Huckabee, the former Arkansas governor who lost his GOP bid for the 2008 presidency, will attend a dinner at the Shepherd Hotel on Sunday during a trip to Israel, according to media reports. The Obama administration has objected to plans to build 20 apartments at the site, but Israel has asserted that Jews have the right to build in eastern Jerusalem.

Irving Moskowitz, an American philanthropist and activist, purchased the land on which the Shepherd Hotel sits in 1985. The land is located near an Israeli compound housing several government ministries.

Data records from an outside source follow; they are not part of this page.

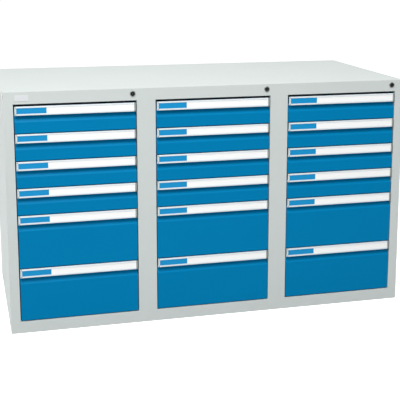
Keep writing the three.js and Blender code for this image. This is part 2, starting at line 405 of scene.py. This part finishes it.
def join(material, output, shader, socket):
    """Links an output to one of the shader's sockets."""
    material.node_tree.links.new(output, shader.inputs[socket])


def noise(material, scale, detail=2.0, stretch=(1, 1, 1)):
    """A cloudy factor."""
    tree = material.node_tree
    place = tree.nodes.new("ShaderNodeTexCoord")
    mapping = tree.nodes.new("ShaderNodeMapping")
    mapping.inputs["Scale"].default_value = stretch
    tree.links.new(place.outputs["Object"], mapping.inputs["Vector"])
    texture = tree.nodes.new("ShaderNodeTexNoise")
    texture.inputs["Scale"].default_value = scale
    texture.inputs["Detail"].default_value = detail
    tree.links.new(mapping.outputs["Vector"], texture.inputs["Vector"])
    return texture.outputs["Fac"]


def crystals(material, scale):
    """Three factors, each one even within a crystal patch."""
    tree = material.node_tree
    place = tree.nodes.new("ShaderNodeTexCoord")
    patches = tree.nodes.new("ShaderNodeTexVoronoi")
    patches.inputs["Scale"].default_value = scale
    tree.links.new(place.outputs["Object"], patches.inputs["Vector"])
    split = tree.nodes.new("ShaderNodeSeparateColor")
    tree.links.new(patches.outputs["Color"], split.inputs["Color"])
    return split.outputs["Red"], split.outputs["Green"], split.outputs["Blue"]


def blend(material, factor, first, second):
    """A colour between two colours, by a factor."""
    tree = material.node_tree
    mix = tree.nodes.new("ShaderNodeMix")
    mix.data_type = "RGBA"
    tree.links.new(factor, mix.inputs["Factor"])
    for socket, value in (("A", first), ("B", second)):
        target = next(s for s in mix.inputs if s.name == socket and s.type == "RGBA")
        if isinstance(value, bpy.types.NodeSocket):
            tree.links.new(value, target)
        else:
            target.default_value = (*value, 1)
    return next(s for s in mix.outputs if s.type == "RGBA")


def between(material, factor, low, high, from_low=noise_low, from_high=noise_high):
    """A factor spread over a range of values."""
    tree = material.node_tree
    spread = tree.nodes.new("ShaderNodeMapRange")
    for socket, value in (("From Min", from_low), ("From Max", from_high), ("To Min", low), ("To Max", high)):
        spread.inputs[socket].default_value = value
    tree.links.new(factor, spread.inputs["Value"])
    return spread.outputs["Result"]


def bump(material, height, distance, strength=1.0, over=None):
    """A normal from a height, laid over another normal if there is one."""
    tree = material.node_tree
    node = tree.nodes.new("ShaderNodeBump")
    node.inputs["Strength"].default_value = strength
    node.inputs["Distance"].default_value = distance
    tree.links.new(height, node.inputs["Height"])
    if over is not None:
        tree.links.new(over, node.inputs["Normal"])
    return node.outputs["Normal"]


def tinted(material, factor, colour, dark, light):
    """The colour, running from a darker to a lighter share of itself."""
    share = between(material, factor, low=0, high=1)
    return blend(material, share, shade(colour, dark), shade(colour, light))


def roughen(material, factor, shader, smooth, coarse):
    """Roughness that runs from a smooth to a coarse value."""
    join(material, between(material, factor, smooth, coarse), shader, "Roughness")


def powder_coat(name, colour, roughness, gloss, wave):
    """Baked powder paint: a fine even grain, a slow change of tone, and slightly wavy sheet."""
    material, shader = material_of(name)
    slow = tinted(material, noise(material, scale=5, detail=3), colour, dark=0.975, light=1.015)
    fine = tinted(material, noise(material, scale=420), colour, dark=0.97, light=1.02)
    half = between(material, noise(material, scale=30), low=0.35, high=0.65)
    join(material, blend(material, half, slow, fine), shader, "Base Color")
    patches = noise(material, scale=70, detail=3)
    roughen(material, patches, shader, smooth=roughness - 0.05, coarse=roughness + 0.05)
    waves = bump(material, noise(material, scale=2.2, detail=1), distance=wave)
    peel = bump(material, noise(material, scale=650), distance=0.00004, strength=0.5, over=waves)
    join(material, peel, shader, "Normal")
    shader.inputs["Specular IOR Level"].default_value = gloss
    return material


def anodised(name, colour, roughness, metallic):
    """Drawn aluminium, anodised: fine streaks along the rail."""
    material, shader = material_of(name)
    streaks = noise(material, scale=900, detail=3, stretch=(0.012, 1, 1))
    join(material, tinted(material, streaks, colour, dark=0.94, light=1.02), shader, "Base Color")
    roughen(material, streaks, shader, smooth=roughness - 0.06, coarse=roughness + 0.08)
    join(material, bump(material, streaks, distance=0.00002, strength=0.4), shader, "Normal")
    shader.inputs["Metallic"].default_value = metallic
    return material


def galvanised(name, colour, roughness, metallic):
    """Zinc-plated steel: flat crystal patches of slightly different tone."""
    material, shader = material_of(name)
    tone, polish, tilt = crystals(material, scale=95)
    patchy = blend(material, tone, shade(colour, factor=0.86), shade(colour, factor=1.06))
    cloud = between(material, noise(material, scale=9, detail=3), low=0, high=1)
    join(material, blend(material, cloud, patchy, shade(colour, factor=0.95)), shader, "Base Color")
    rough = between(material, polish, low=roughness - 0.07, high=roughness + 0.09, from_low=0, from_high=1)
    join(material, rough, shader, "Roughness")
    join(material, bump(material, tilt, distance=0.00001, strength=0.3), shader, "Normal")
    shader.inputs["Metallic"].default_value = metallic
    return material


def card(name, colour):
    """Printed card under a clear film: a faint fibre, and a smooth coat."""
    material, shader = material_of(name)
    fibre = noise(material, scale=1500, detail=4, stretch=(0.35, 1, 1))
    join(material, tinted(material, fibre, colour, dark=0.97, light=1), shader, "Base Color")
    film = noise(material, scale=14)
    roughen(material, film, shader, smooth=0.34, coarse=0.42)
    join(material, bump(material, film, distance=0.00008, strength=0.5), shader, "Normal")
    shader.inputs["Specular IOR Level"].default_value = 0.3
    shader.inputs["Coat Weight"].default_value = 0.1
    shader.inputs["Coat Roughness"].default_value = 0.12
    return material


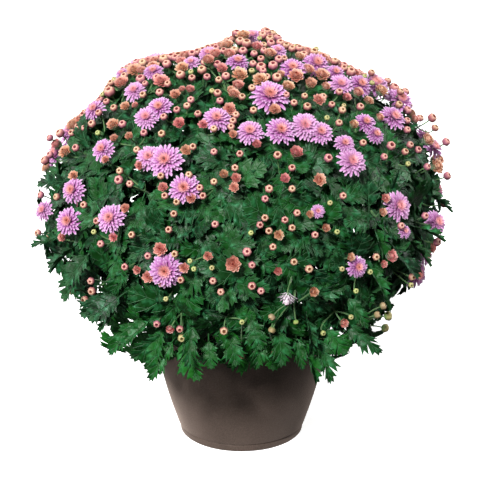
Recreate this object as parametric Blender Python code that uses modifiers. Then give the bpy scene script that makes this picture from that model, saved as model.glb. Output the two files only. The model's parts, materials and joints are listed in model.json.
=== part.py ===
"""Pot chrysanthemum: a round bush of leafy stems, pink blooms and buds in a bowl pot.

Metres, +Z up. The origin is the middle of the pot's flat underside, and -Y is the side that
the reference picture shows. The bush fills a dome. Heads of flower on the seen side stand
where the picture shows them, and the rest of the bush follows rules with a fixed seed.
"""

import math
import random
from dataclasses import dataclass, field

import bmesh
import bpy
from mathutils import Matrix, Vector
from mathutils.bvhtree import BVHTree

NAME = "pot_chrysanthemum"
SEED = 1871
WELD = 1e-6

# Pot
POT_HEIGHT = 0.172
POT_WALL = 0.0028
FLOOR = 0.004
BASE_RADIUS = 0.096
FOOT_RADIUS = 0.0985
FOOT_HEIGHT = 0.013
FOOT_STEP = 0.001
BODY_RADIUS = 0.1000
RIM_RADIUS = 0.1320
LIP_OUT = 0.0035
LIP_HEIGHT = 0.007
OUTER_STEPS = 4
INNER_STEPS = 3
TURN_STEPS = 30
DRAIN_RADIUS = 0.006
DRAIN_RING = 0.060
DRAIN_COUNT = 5

# Soil, with a plain hole for each stem
SOIL_TOP = 0.150
SEAT_GAP = 0.0003
HOLE_DEPTH = 0.030
HOLE_SIDES = 6
HOLE_ROOM = 0.0014

# Dome that the bush fills
DOME_Z = 0.352
DOME_RADIUS = 0.314
DOME_UP = 0.276
DOME_DOWN = 0.245
GOLDEN_ANGLE = math.pi * (3 - math.sqrt(5))

# Leafy stems: a tube from the soil to a small core, which the leaves and stalks grow from
STEM_COUNT = 14
STEM_LOW = -26.0
STEM_HIGH = 84.0
STEM_FOOT = 0.0048
STEM_TIP = 0.0032
STEM_SPREAD = 0.074
STEM_STEPS = 3
STEM_CLEAR = 0.006
STEM_LEAN = 1.25
STEM_RISE = 0.45
CORE_SHARE = 0.66
CORE_FILL = 0.485

# Leaves
LEAF_COUNT = 90
LEAF_CROWD = 0.84
LEAF_LOW = -58.0
LEAF_HIGH = 82.0
LEAF_LENGTH = (0.074, 0.090)
LEAF_SHARE = (0.86, 0.97)
LEAF_TOP_DROP = 0.10
LEAF_LEAN = (0.30, 0.70)
LEAF_SPIN = 0.9
LEAF_TRIES = 40
LEAF_CROWN = 0.95
LEAF_THICK = 0.0009
ROOT_SHARE = 0.68
# Half of a blade's edge: along the rib, and out from it, both in blade lengths
BLADE_EDGE = ((0.0, 0.04), (0.04, 0.34), (0.28, 0.19), (0.46, 0.47), (0.64, 0.21))
BLADE_MIDDLE = 0.42
BLADE_FOLD = 0.16
BLADE_DROOP = 0.35

# Stalks of the heads
STALK_RADIUS = 0.0015
STALK_TAPER = 1.3
STALK_SIDES = 3
STALK_BENDS = (0.0, 0.35, 0.6)
STALK_STEMS = 3

# Heads: shapes as (radius, height) in head radii, for rings of tips and of notches
FOOT = {"open": -0.42, "half": -0.60, "bud": -1.0}
BLOOM_LOWER = ((1.0, -0.02), (0.64, -0.14))
BLOOM_UPPER = ((0.42, 0.14), (0.74, 0.20))
BLOOM_RECESS = (0.46, 0.03)
BLOOM_TOP = 0.33
BLOOM_PETALS = ((0.0175, 8), (0.0, 7))
BLOOM_NODES = 44
HALF_PETALS = 6
HALF_CUP = ((1.0, 0.30), (0.82, 0.10))
HALF_EYE = 0.16
BUD_SIDES = 6
BUD_WAIST = (1.0, -0.10)
BUD_CROWN = (0.52, 0.85)
HEAD_STEP = 0.003
HEAD_STEPS = 9
HEAD_ROOM = 0.62
HEAD_LIFT = 0.25
HEAD_SWAY = 0.2

# The eye that the picture was taken from, and the picture's scale. They only turn the
# places below, which are pixels of the 483 by 479 picture, into places on the dome.
EYE = Vector((0.0, -2.30, 1.10))
AIM = Vector((0.0, 0.0, 0.313))
PICTURE_CENTRE = (241.5, 239.5)
FOCAL_PIXELS = 1581.0
SIGHT_START = 1.3
SIGHT_STEP = 0.002
SIGHT_STEPS = 420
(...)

The dinner, which also is to include some Jewish and Republican activists from the United States, is part of an Israel trip that will include Huckabee visits to the Jewish portion of Hebron and to Ma’aleh Adumim, the largest settlement in the West Bank. Ateret Cohanim, a religious Zionist yeshiva that also helps and encourages Jews to live in eastern Jerusalem, is sponsoring the trip. Moskowitz is a supporter of Ateret Cohanim.

Among those accompanying Huckabee will be New York State Assemblyman Dov Hikind, a Brooklyn Democrat who told the Jerusalem Post that the trip is "an opportunity to shine the spotlight on Obama’s policy in Jerusalem, which has just been a horror."